Le parquet décore Makhtar Diokhané de la perpétuité

En revanche, concernant Makhtar Diokhané alias ‘’Abu Anwar’’, le ministère public a soutenu qu’il est évident que personne ne l’a vu aux combats. En réalité, a-t-il déclaré, il était l’idéologue et formait la matière grise, puisqu’il disait que ses enseignements ont même poussé les membres de Boko Haram à revoir leur position. Il a demandé que les faits soient requalifiés en complicité d’actes de terrorisme.
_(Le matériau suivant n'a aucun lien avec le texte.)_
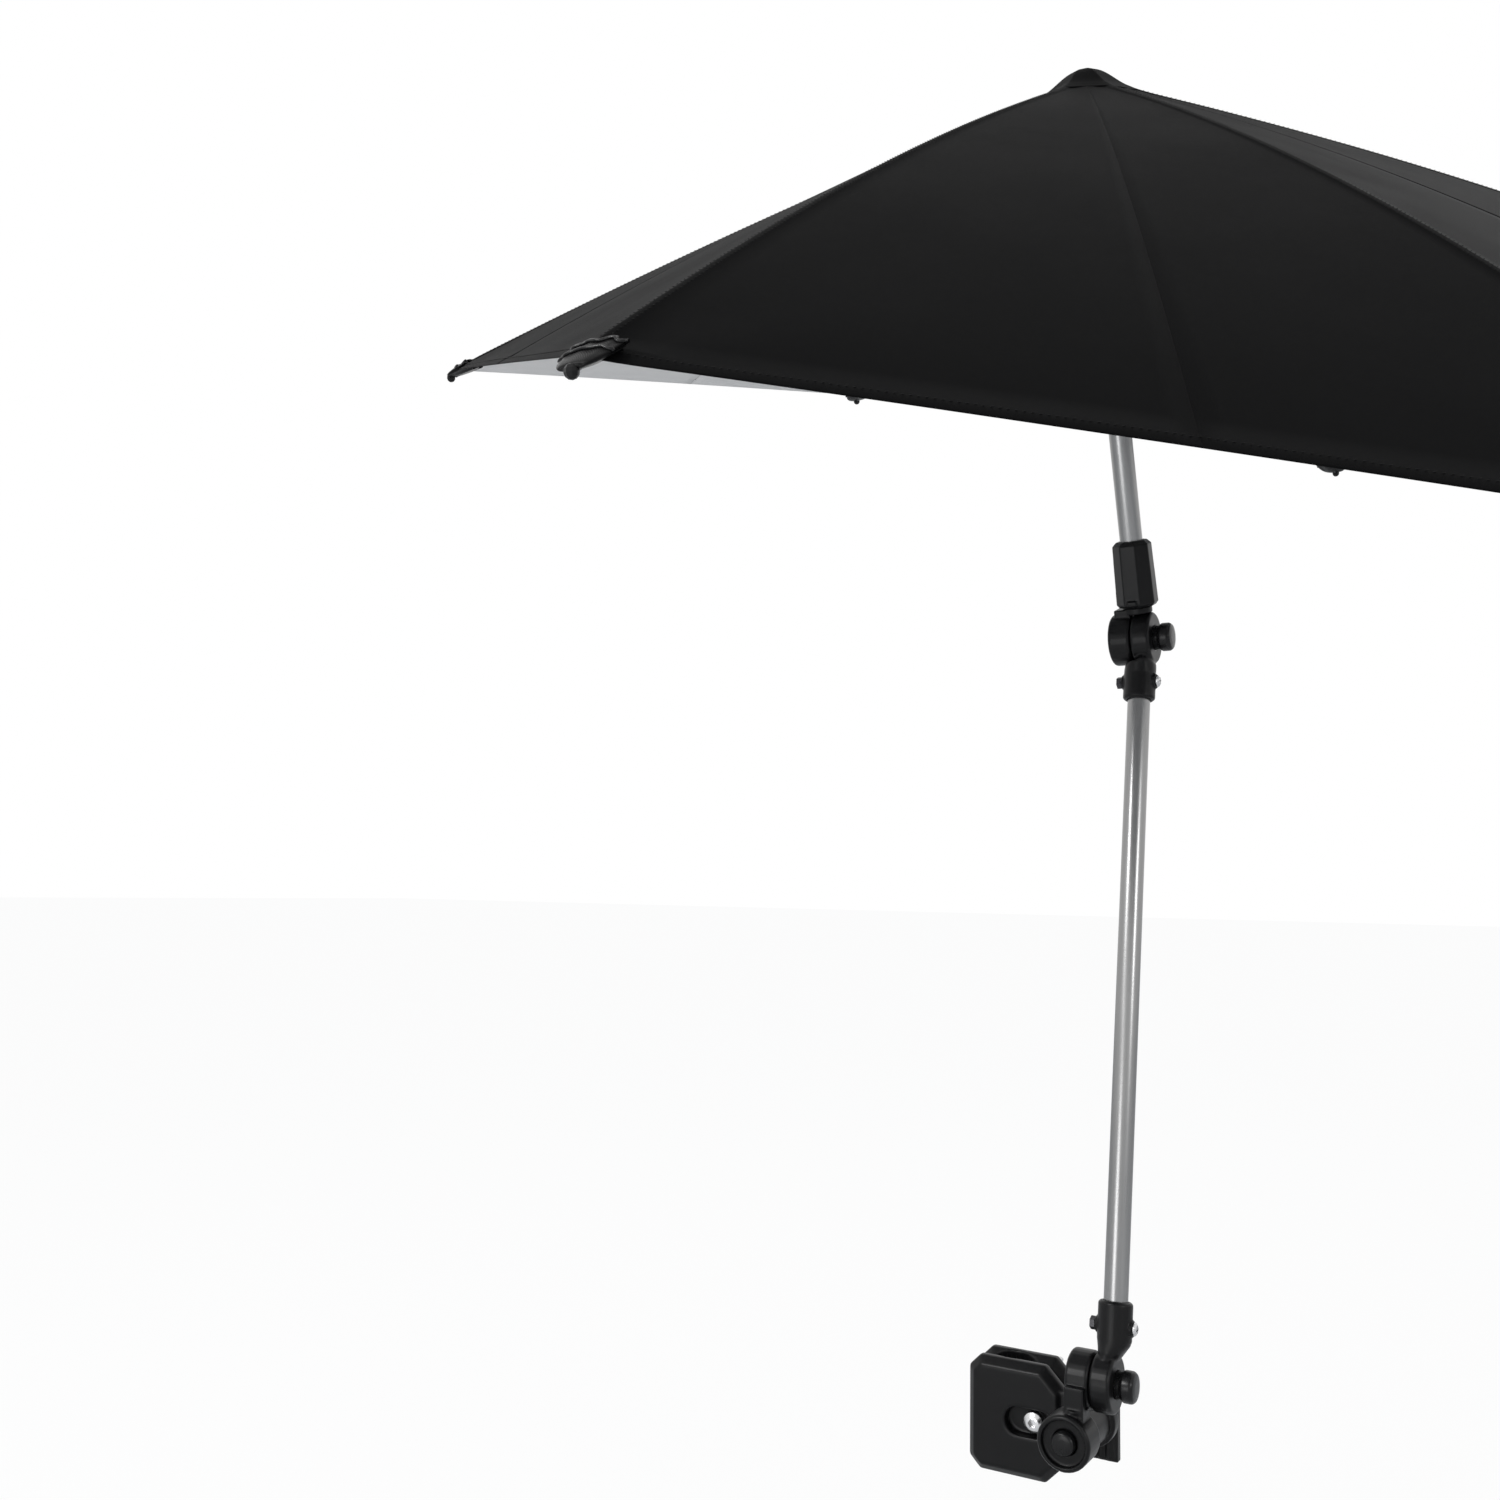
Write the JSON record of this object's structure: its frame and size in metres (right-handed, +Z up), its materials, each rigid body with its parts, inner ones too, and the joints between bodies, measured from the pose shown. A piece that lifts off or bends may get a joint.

Dans la même veine, le parquetier a laissé entendre que l’association de malfaiteurs en relation avec des réseaux terroristes est établie de même que l’apologie, le financement et le blanchiment. Sur ce point, le magistrat a pris au mot Makhtar Diokhané qui, lors de sa déposition, soutenait qu’il devait être décoré pour avoir sauvé ses co-accusés de Boko Haram. ‘’Il vous a rappelé qu’il espérait recevoir une décoration, mais il a oublié que c’est par ses propres actes que ses compatriotes se sont retrouvés dans les entrailles de Boko Haram’’, a-t-il avancé. Et d’ajouter avec raillerie : ‘’La seule décoration à laquelle j’ai pensé, c’est de l’élever au grade des premières personnes à être condamnées pour des faits d’actes de terrorisme par une peine des travaux forcés ainsi que pour tous le groupe du Nigeria.’’

Le procès reprend jeudi avec le démarrage des plaidoiries de la défense.